PROBLEM DETAILS: Output each line of the material exactly as it stands.

DATA SEGMENT:
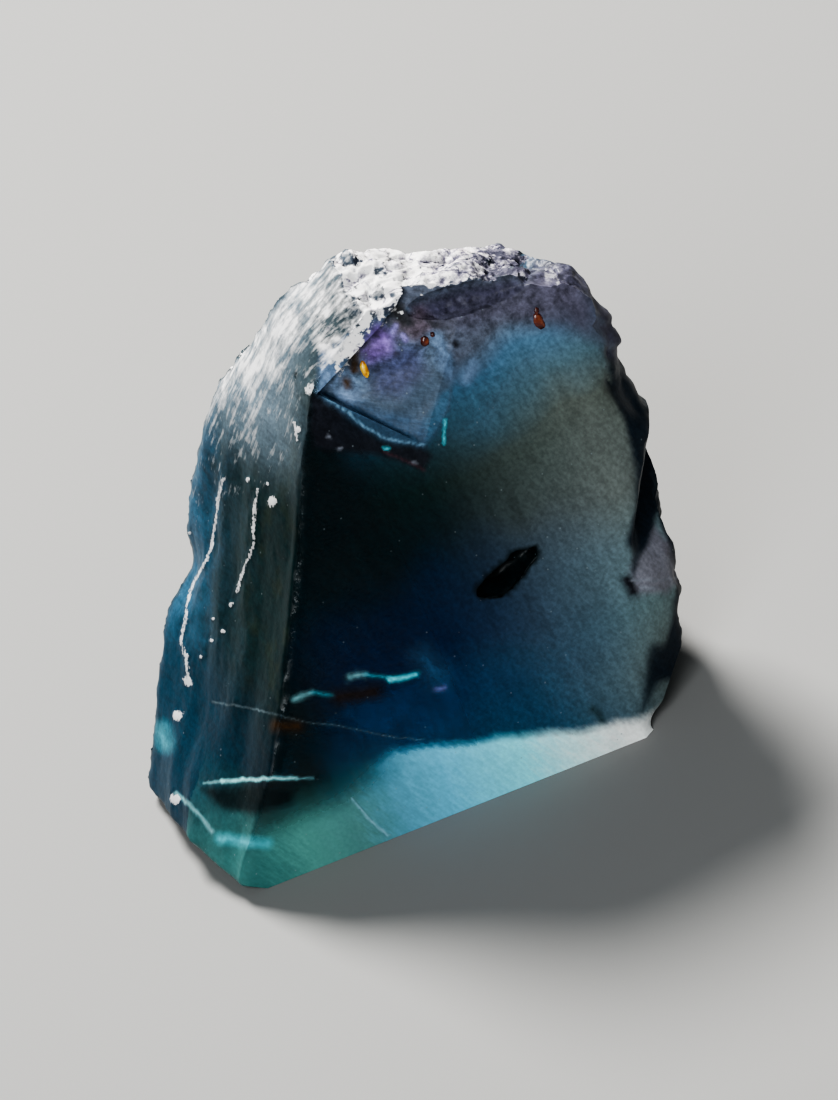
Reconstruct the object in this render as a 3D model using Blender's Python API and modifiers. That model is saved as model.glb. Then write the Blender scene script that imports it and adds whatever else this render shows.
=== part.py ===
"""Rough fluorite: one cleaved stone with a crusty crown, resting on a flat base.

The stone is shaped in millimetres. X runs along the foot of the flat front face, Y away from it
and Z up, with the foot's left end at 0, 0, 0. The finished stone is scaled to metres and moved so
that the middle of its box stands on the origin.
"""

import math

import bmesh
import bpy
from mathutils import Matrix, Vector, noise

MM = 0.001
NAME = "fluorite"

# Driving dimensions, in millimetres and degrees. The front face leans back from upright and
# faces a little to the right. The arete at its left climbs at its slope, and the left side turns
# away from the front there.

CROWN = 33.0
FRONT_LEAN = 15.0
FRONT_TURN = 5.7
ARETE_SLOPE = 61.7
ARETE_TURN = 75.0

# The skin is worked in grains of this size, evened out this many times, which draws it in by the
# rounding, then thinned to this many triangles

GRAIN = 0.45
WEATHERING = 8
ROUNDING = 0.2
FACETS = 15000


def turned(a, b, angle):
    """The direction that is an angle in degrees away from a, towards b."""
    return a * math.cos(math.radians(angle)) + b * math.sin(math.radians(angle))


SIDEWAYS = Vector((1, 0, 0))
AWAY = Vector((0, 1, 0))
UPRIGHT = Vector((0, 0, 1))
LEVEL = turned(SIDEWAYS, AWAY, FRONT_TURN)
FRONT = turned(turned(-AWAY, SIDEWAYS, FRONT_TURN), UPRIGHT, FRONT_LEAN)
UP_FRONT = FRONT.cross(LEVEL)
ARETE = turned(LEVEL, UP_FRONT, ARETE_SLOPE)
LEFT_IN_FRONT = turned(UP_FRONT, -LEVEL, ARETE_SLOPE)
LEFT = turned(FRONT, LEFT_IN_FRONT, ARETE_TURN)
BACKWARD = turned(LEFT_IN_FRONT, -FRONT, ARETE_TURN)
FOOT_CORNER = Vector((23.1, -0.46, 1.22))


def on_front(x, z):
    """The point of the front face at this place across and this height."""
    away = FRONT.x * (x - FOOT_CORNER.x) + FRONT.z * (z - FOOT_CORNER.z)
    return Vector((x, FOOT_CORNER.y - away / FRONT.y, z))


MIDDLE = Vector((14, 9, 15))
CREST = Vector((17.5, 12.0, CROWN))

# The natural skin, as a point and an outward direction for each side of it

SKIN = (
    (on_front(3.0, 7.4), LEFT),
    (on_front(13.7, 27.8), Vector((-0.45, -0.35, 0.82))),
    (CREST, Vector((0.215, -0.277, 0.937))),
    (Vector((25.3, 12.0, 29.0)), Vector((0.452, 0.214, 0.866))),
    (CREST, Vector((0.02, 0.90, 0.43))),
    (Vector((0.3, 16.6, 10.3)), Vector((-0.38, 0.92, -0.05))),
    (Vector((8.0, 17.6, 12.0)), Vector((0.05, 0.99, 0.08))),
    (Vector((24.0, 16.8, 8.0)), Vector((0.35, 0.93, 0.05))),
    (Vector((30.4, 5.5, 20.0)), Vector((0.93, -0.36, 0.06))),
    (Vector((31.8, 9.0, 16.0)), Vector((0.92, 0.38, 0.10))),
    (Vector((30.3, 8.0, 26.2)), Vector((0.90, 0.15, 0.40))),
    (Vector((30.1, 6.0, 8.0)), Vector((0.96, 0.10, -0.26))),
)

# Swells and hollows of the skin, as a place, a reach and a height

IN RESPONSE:
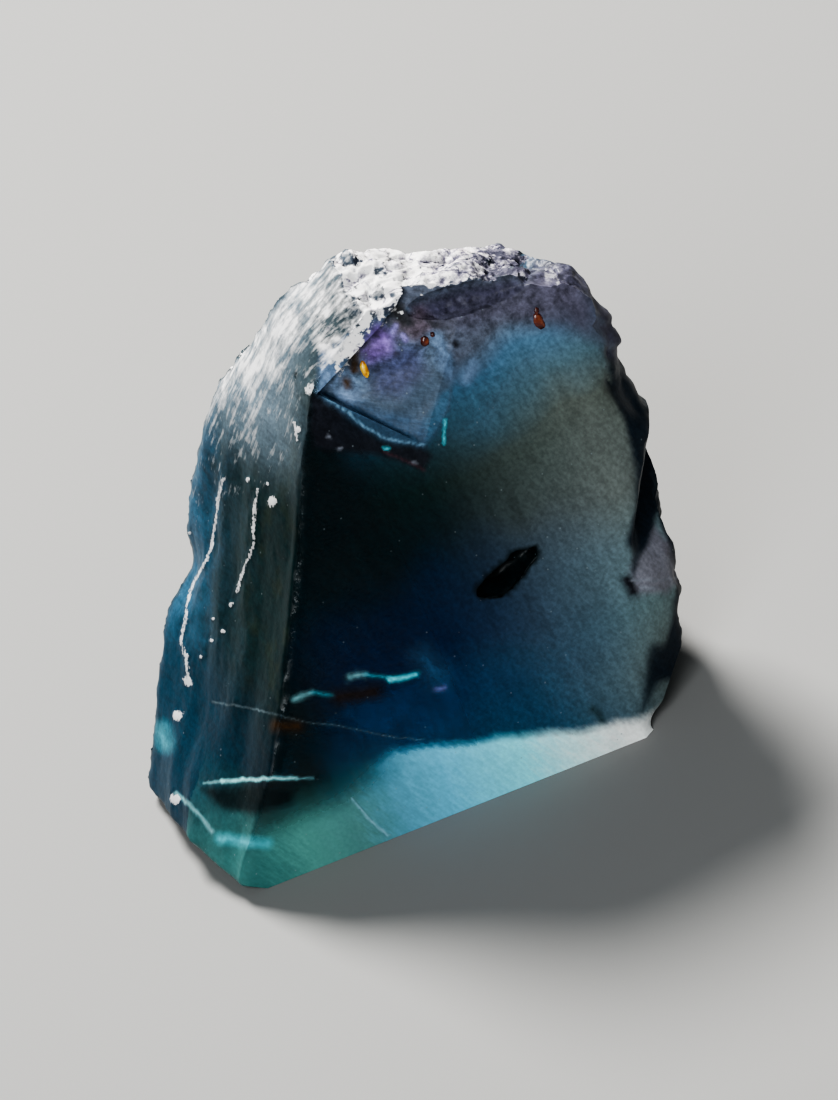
Reconstruct the object in this render as a 3D model using Blender's Python API and modifiers. That model is saved as model.glb. Then write the Blender scene script that imports it and adds whatever else this render shows.
=== part.py ===
"""Rough fluorite: one cleaved stone with a crusty crown, resting on a flat base.

The stone is shaped in millimetres. X runs along the foot of the flat front face, Y away from it
and Z up, with the foot's left end at 0, 0, 0. The finished stone is scaled to metres and moved so
that the middle of its box stands on the origin.
"""

import math

import bmesh
import bpy
from mathutils import Matrix, Vector, noise

MM = 0.001
NAME = "fluorite"

# Driving dimensions, in millimetres and degrees. The front face leans back from upright and
# faces a little to the right. The arete at its left climbs at its slope, and the left side turns
# away from the front there.

CROWN = 33.0
FRONT_LEAN = 15.0
FRONT_TURN = 5.7
ARETE_SLOPE = 61.7
ARETE_TURN = 75.0

# The skin is worked in grains of this size, evened out this many times, which draws it in by the
# rounding, then thinned to this many triangles

GRAIN = 0.45
WEATHERING = 8
ROUNDING = 0.2
FACETS = 15000


def turned(a, b, angle):
    """The direction that is an angle in degrees away from a, towards b."""
    return a * math.cos(math.radians(angle)) + b * math.sin(math.radians(angle))


SIDEWAYS = Vector((1, 0, 0))
AWAY = Vector((0, 1, 0))
UPRIGHT = Vector((0, 0, 1))
LEVEL = turned(SIDEWAYS, AWAY, FRONT_TURN)
FRONT = turned(turned(-AWAY, SIDEWAYS, FRONT_TURN), UPRIGHT, FRONT_LEAN)
UP_FRONT = FRONT.cross(LEVEL)
ARETE = turned(LEVEL, UP_FRONT, ARETE_SLOPE)
LEFT_IN_FRONT = turned(UP_FRONT, -LEVEL, ARETE_SLOPE)
LEFT = turned(FRONT, LEFT_IN_FRONT, ARETE_TURN)
BACKWARD = turned(LEFT_IN_FRONT, -FRONT, ARETE_TURN)
FOOT_CORNER = Vector((23.1, -0.46, 1.22))


def on_front(x, z):
    """The point of the front face at this place across and this height."""
    away = FRONT.x * (x - FOOT_CORNER.x) + FRONT.z * (z - FOOT_CORNER.z)
    return Vector((x, FOOT_CORNER.y - away / FRONT.y, z))


MIDDLE = Vector((14, 9, 15))
CREST = Vector((17.5, 12.0, CROWN))

# The natural skin, as a point and an outward direction for each side of it

SKIN = (
    (on_front(3.0, 7.4), LEFT),
    (on_front(13.7, 27.8), Vector((-0.45, -0.35, 0.82))),
    (CREST, Vector((0.215, -0.277, 0.937))),
    (Vector((25.3, 12.0, 29.0)), Vector((0.452, 0.214, 0.866))),
    (CREST, Vector((0.02, 0.90, 0.43))),
    (Vector((0.3, 16.6, 10.3)), Vector((-0.38, 0.92, -0.05))),
    (Vector((8.0, 17.6, 12.0)), Vector((0.05, 0.99, 0.08))),
    (Vector((24.0, 16.8, 8.0)), Vector((0.35, 0.93, 0.05))),
    (Vector((30.4, 5.5, 20.0)), Vector((0.93, -0.36, 0.06))),
    (Vector((31.8, 9.0, 16.0)), Vector((0.92, 0.38, 0.10))),
    (Vector((30.3, 8.0, 26.2)), Vector((0.90, 0.15, 0.40))),
    (Vector((30.1, 6.0, 8.0)), Vector((0.96, 0.10, -0.26))),
)

# Swells and hollows of the skin, as a place, a reach and a height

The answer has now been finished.